Defining Domestic Violence

Because we need this escape, our likelihood of becoming addicted increases. According to the American Society of Addiction Medicine (ASAM), substance abuse involves about 40-60 percent of intimate partner violence (IPV) incidents. Victims are 70% more likely to drink excessively than those in healthy relationships.

I don’t remember learning about domestic violence in school. I was raised in a good home with parents who have been happily married for 60 years. It wasn’t until after I left my abuser and was in an emergency shelter with my kids that I even heard “domestic violence.” I’d love to say that leaving the relationship improved everything, but that would be a lie. It took years of counseling, support groups, growing in my faith, and ultimately, getting sober to even begin to put myself back together.

Escaping the Pain

It took 10 years of struggling with addiction before I decided to get sober. My children were my identity, and I was proud of being an at-home mom. When I became a single mom, I was responsible for providing for my children independently. It was easy for me to put my needs on the back burner to focus on them. Weekends, holidays, and summer vacations were tough for me to be away from my kids, and I lost myself in those days.

In the beginning, I would only drink when my kids were away, but I found myself saying I’ll just have “one drink.” I never only had one drink. Weekend drinking started earlier and earlier in the week. “It’s 5 o’clock somewhere,” started earlier in the day and then found myself drinking for brunch. I will admit I was in denial, thinking because I wasn’t drinking every day, I didn’t have a problem. I wanted to drink everyday. My “escape” was going out with friends, drinking, and living a life of “freedom.” I didn’t realize that escaping my feelings only created a dependency on what I thought was freedom.


Instead of my hard days bringing me to my knees, they turned me to the bottle. Anxiety and PTSD became overwhelming, and out of control, so I turned to my doctor. Medication is not to be taken lightly, and definitely don’t mix. I was not someone who should have ever been in control of my medicine. I began to forget if I had taken my medication and would double meds or more. Even being in a new healthy relationship didn’t remove the effects of abuse, guilt, shame, and dependency on alcohol and drugs.

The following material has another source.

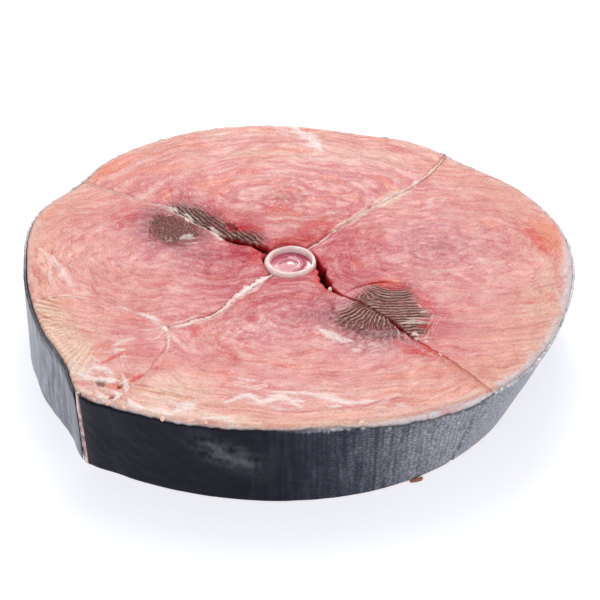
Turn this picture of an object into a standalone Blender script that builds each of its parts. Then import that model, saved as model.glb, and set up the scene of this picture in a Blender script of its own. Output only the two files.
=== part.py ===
"""Bonito steak: a round slice sawn across the fish, lying on its lower cut face.

Metres, +Z up. The slice is drawn in plan about the backbone's axis: the back of the fish is towards -Y,
its belly towards +Y, and its two sides towards -X and +X. Four loins meet at the backbone along four
seams. Each seam is a smooth line from the backbone to the skin, and what lies beside it (a septum, a lens
of dark muscle, a loin's edge) is set off from that line. Below the top face the whole slice draws in
towards its lower face, which is smaller on one side. An empty moves the slice so that the middle of its
box is at the origin, with the lower face at z = 0.
"""

import bmesh
import bpy
import numpy as np

MM = 0.001

# The slice
THICKNESS = 24.0 * MM
GAP = 0.3 * MM              # clearance between neighbours
SKIN = 0.9 * MM             # thickness of the skin
SKIN_LIFT = 1.0 * MM        # the skin's lower edge above the lower face
SKIN_DROP = 0.9 * MM        # the skin's upper edge below the top face
SEPTUM_LIFT = 0.5 * MM      # a septum's lower edge above the lower face
SEPTUM_DROP = 0.7 * MM      # a septum's upper edge below the top face

# Outer radius of the top face by angle, in mm: a ridge along the back at 270 degrees, shallow grooves at
# the belly (90) and at the side line (190)
TOP_RADIUS = {
    0: 75.6, 25: 76.2, 55: 78.8, 72: 78.0, 90: 74.9, 100: 76.3, 117: 74.9, 150: 78.7, 178: 78.5,
    190: 75.4, 201: 77.3, 225: 72.6, 246: 71.0, 262: 72.2, 270: 76.2, 278: 74.6, 296: 71.2,
    322: 69.4, 342: 72.4,
}  # fmt: skip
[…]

On the contrary, disappointments, infertility, and loss only spiraled me more. I lost control and started to act like the monster I had run from all those years ago. Guilt and shame became my routine, and it was hard to see my reflection in the ones I loved and was hurting so deeply. I wanted to die because I couldn’t find the strength to stop. It wasn’t until I reached the end of myself that I cried out to God, and He stepped in.

The Healing Begins

From one day to the next, I stopped all medications and alcohol. Honestly, I suffered withdrawals and paranoia, but the people I tried so hard to push away surrounded me with love and support and kept me safe. I laid down pain, guilt, shame, anxiety, fear, disappointment, and grief and picked up hope, love, peace, joy, and freedom. It was a long road to sobriety, but that road led to true freedom.

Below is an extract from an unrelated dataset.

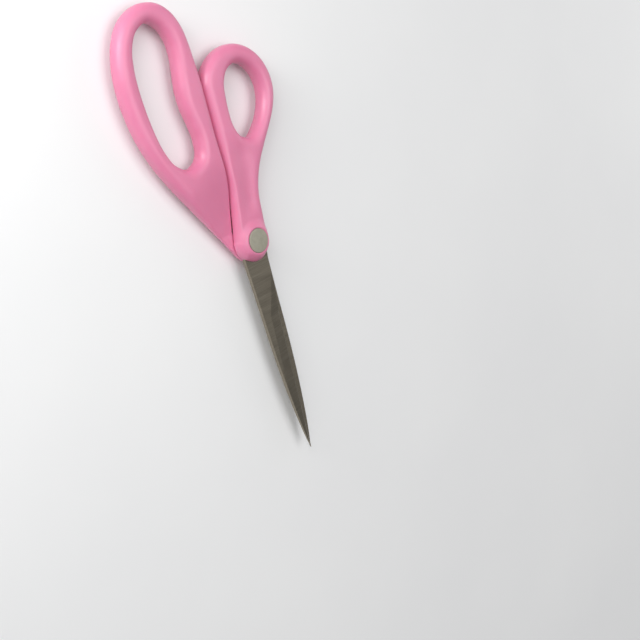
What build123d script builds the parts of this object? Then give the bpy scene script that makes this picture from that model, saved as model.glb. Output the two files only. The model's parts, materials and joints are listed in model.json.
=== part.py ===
from build123d import *
import math
import os

# Office scissors, closed, lying flat.
# Row frame: the pivot axis is Z; blades point to +X, handles to -X; the long
# finger loop is on -Y and the small thumb loop on +Y. z = 0 is the flat outer
# face of the rear pivot cap, which is what the pair rests on.

# ------------------------------------------------------------------ sizes, mm
Z_MID = 6.1            # height of the plane where the two blades rub
BLADE_T = 1.8          # blade thickness
RUB_GAP = 0.02         # each blade's inner face stands this far from Z_MID
LAYER_GAP = 0.15       # each plastic layer's inner face stands this far from Z_MID
HANDLE_HALF = 4.2      # half thickness of the handles
FINGER_ROUND = 3.2     # edge rounding of the finger handle
THUMB_ROUND = 2.8      # edge rounding of the thumb handle
BOSS_R = 9.4           # rounded end of both handles, around the pivot
BOSS_TOP = 5.65        # boss height from Z_MID
WINDOW_R = 5.2         # window in each boss
SHANK_R = 2.5          # pivot screw shank
THUMB_HOLE_R = 2.53    # running hole in the thumb blade
THREAD_R = 2.0         # thread of the pivot screw, inside the nut
HEAD_R = 4.5           # screw head and nut radius
HEAD_LOW, HEAD_TOP = 2.45, 4.3
NUT_TOP = 4.0
CAP_R = 5.15           # pivot caps
CAP_IN, CAP_OUT = 4.6, 6.1
SKIRT_IN_R, SKIRT_LOW = 4.65, 3.2
DOME_R = 45.0          # slight dome of the front cap
DOME_HALF = math.degrees(math.asin((CAP_R - 0.42) / DOME_R))
DOME_DROP = DOME_R - math.sqrt(DOME_R ** 2 - (CAP_R - 0.42) ** 2)
TIP_X = 98.0           # blade tip
SEAM_TOP = (-66.0, -2.70)       # the seam between the handles runs straight from here
SEAM_BOTTOM = (-27.0, -4.05)    # to here, and then curves round the boss
SEAM_GAP = 0.12        # each handle stands this far from the seam

# ------------------------------------------------------------- plan outlines
# finger loop, from the seam round the loop to the straight lower flank
FINGER_LOOP = [
    (-66.0, -2.70 - SEAM_GAP), (-72.0, -2.75), (-78.0, -3.0), (-85.0, -3.3), (-92.1, -4.4),
    (-98.6, -7.4), (-103.3, -12.6), (-105.0, -19.4), (-103.8, -26.4), (-99.7, -32.8),
    (-92.8, -37.6), (-84.5, -40.5), (-75.8, -41.7), (-65.5, -41.4), (-55.2, -39.7),
    (-45.4, -36.5), (-36.0, -32.1), (-26.9, -27.0),
]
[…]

In the past 6 years, I have found the person I was created to be, “the victim” is no longer my name. I am now a survivor, an overcomer, and a warrior. I found my purpose in helping those in domestic violence relationships, dealing with the effects of abuse, and experiencing addiction and self-harm.

Finding the Light

I found my voice and used it to speak life and hope to others. I’ve learned the startling statistics of domestic violence and how many of us turn to ways of coping with our pain that often lead down a road of darkness and addiction. I’ve also learned that abusers need someone to prey off of, and they only find it in the people with the biggest hearts and brightest lights. Abusers snuff out the light because they don’t have their own. They steal from their victims and leave their darkness in return. Yet something incredibly beautiful about a survivor is that we FIND our light again and shine even brighter than before. We go back into the dark places where people are hurting because they’ve lost their light. We share our light with them and pull them out so they can shine brighter than before.